Au milieu de cette jungle, Miles fait furieusement penser à Sun Ra guidant sa secte solaire vers des univers inconnus. Sa trompette électrique siffle comme un gigantesque boa chassant au milieu de cette jungle menaçante. Peu emballé par cette avant-garde sauvage, David Liebman a été remplacé par Sonny Fortune.

Loin des gazouillements de son prédécesseur, Sonny est un des derniers mohicans bop tentant de s’épanouir dans cette hostilité free. Si il se fait souvent submergé par le tsunami électrique de ses collègues , les quelques interventions de l’alto ont le charme nostalgique du vénérable château d’Osaka. Comme pourrait le dire un philosophe japonais, une musique reniant son passé est aussi fragile qu’un aveugle sans son chien.

Après un second concert à Osaka, Miles sent le poids des années faire plier son corps d’athlète. Lui le sportif accompli, le trompettiste au souffle inépuisable, le gladiateur du jazz relâchant la pression des tournées en honorant la gueuse locale , paie la note de son incroyable vie.  Certains soirs, sa démarche est moins souple, ses articulations endolories limitent son souffle divin.

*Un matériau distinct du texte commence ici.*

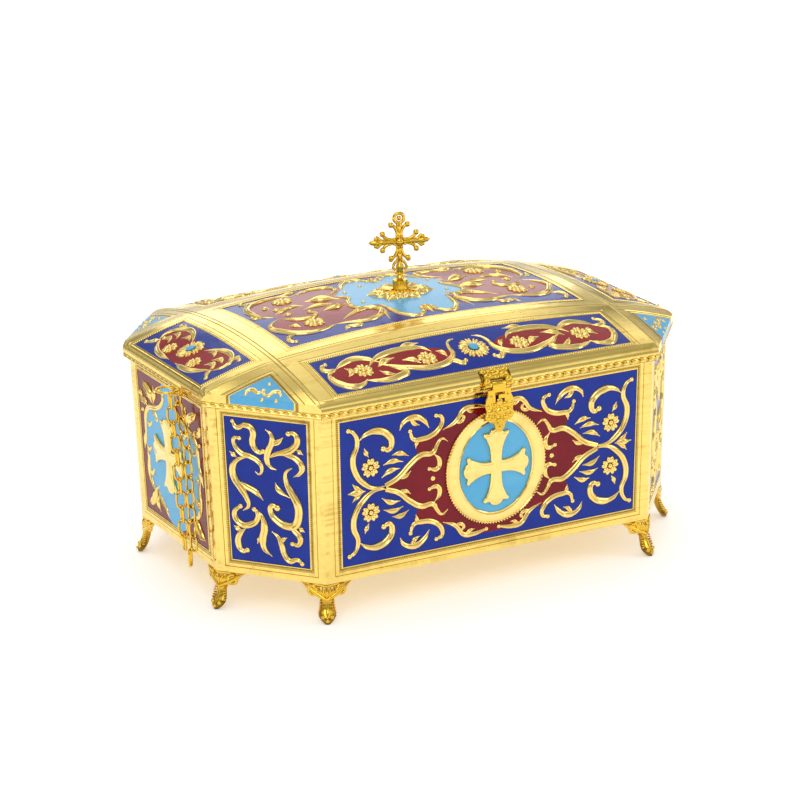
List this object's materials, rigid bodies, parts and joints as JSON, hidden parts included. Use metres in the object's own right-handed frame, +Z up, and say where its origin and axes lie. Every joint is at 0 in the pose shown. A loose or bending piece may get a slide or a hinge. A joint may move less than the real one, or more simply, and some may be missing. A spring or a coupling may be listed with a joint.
{
  "type": "reliquary casket",
  "caption": "Octagonal gilt and enamelled reliquary casket with a domed hinged lid, swinging hasp, cast feet, a cross on top and a carrying chain at one end.",
  "frame": {"origin": "on the ground under the middle of the whole object, chain and hinges included", "axes": "+Z up, +X to the right seen from the front, the hasp side faces -Y"},
  "size_m": [0.3286, 0.2334, 0.1987],
  "materials": {
    "gilt_sheet": "pale gilt, polished, with light scratches and small dark tarnish specks",
    "gilt_casting": "richer gilt on cast pieces, worn bright on high spots and dark in the hollows",
    "enamel_blue": "glossy royal blue vitreous enamel ground with gilt relief",
    "enamel_red": "glossy crimson vitreous enamel ground with gilt relief",
    "enamel_sky": "glossy sky blue vitreous enamel ground"
  },
  "bodies": {
    "casket": {"casket_body": "gilt_sheet", "laurel_band": "gilt_sheet", "panel_front": "enamel_blue", "panel_back": "enamel_blue", "panel_left_end": "enamel_red", "panel_right_end": "enamel_red", "panel_front_left": "enamel_blue", "panel_front_right": "enamel_blue", "panel_back_left": "enamel_blue", "panel_back_right": "enamel_blue", "foot_right_front": "gilt_casting", "foot_right_back": "gilt_casting", "foot_back_right": "gilt_casting", "foot_back_left": "gilt_casting", "foot_left_back": "gilt_casting", "foot_left_front": "gilt_casting", "foot_front_left": "gilt_casting", "foot_front_right": "gilt_casting", "hasp_staple": "gilt_casting", "hinge_leaf_left": "gilt_casting", "hinge_leaf_right": "gilt_casting", "chain_eye_left": "gilt_casting", "chain_eye_right": "gilt_casting", "carrying_chain": "gilt_casting"},
    "lid": {"lid_shell": "gilt_sheet", "lid_panel_top": "enamel_blue", "lid_panel_front": "enamel_blue", "lid_panel_back": "enamel_blue", "lid_panel_left_end": "enamel_blue", "lid_panel_right_end": "enamel_blue", "lid_panel_front_left": "enamel_sky", "lid_panel_front_right": "enamel_sky", "lid_panel_back_left": "enamel_sky", "lid_panel_back_right": "enamel_sky", "cross_base": "gilt_casting", "cross": "gilt_casting", "hasp_plate": "gilt_casting", "hinge_strap_left": "gilt_casting", "hinge_strap_right": "gilt_casting"},
    "hasp": {"hasp_strap": "gilt_casting"}
  },
  "joints": [
    {"name": "lid_hinge", "type": "hinge", "parent": "casket", "child": "lid", "pos_m": [0.00414, 0.1148, 0.1238], "axis": [-1, 0, 0], "range_deg": [0, 105]},
    {"name": "hasp_swing", "type": "hinge", "parent": "lid", "child": "hasp", "pos_m": [0.00514, -0.1135, 0.1243], "axis": [-1, 0, 0], "range_deg": [0, 110]}
  ]
}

Or, si il y’a bien un sentiment que Miles refuse de susciter, c’est la pitié. Il ne sera jamais comme certains de ces notables de la musique, qui n’en finissent plus de crever , et promènent leur sénilité de grabataire devant des foules attendries. Alors, sentant l’inévitable déclin de sa mortelle carcasse, Miles décide de se retirer du monde de la musique.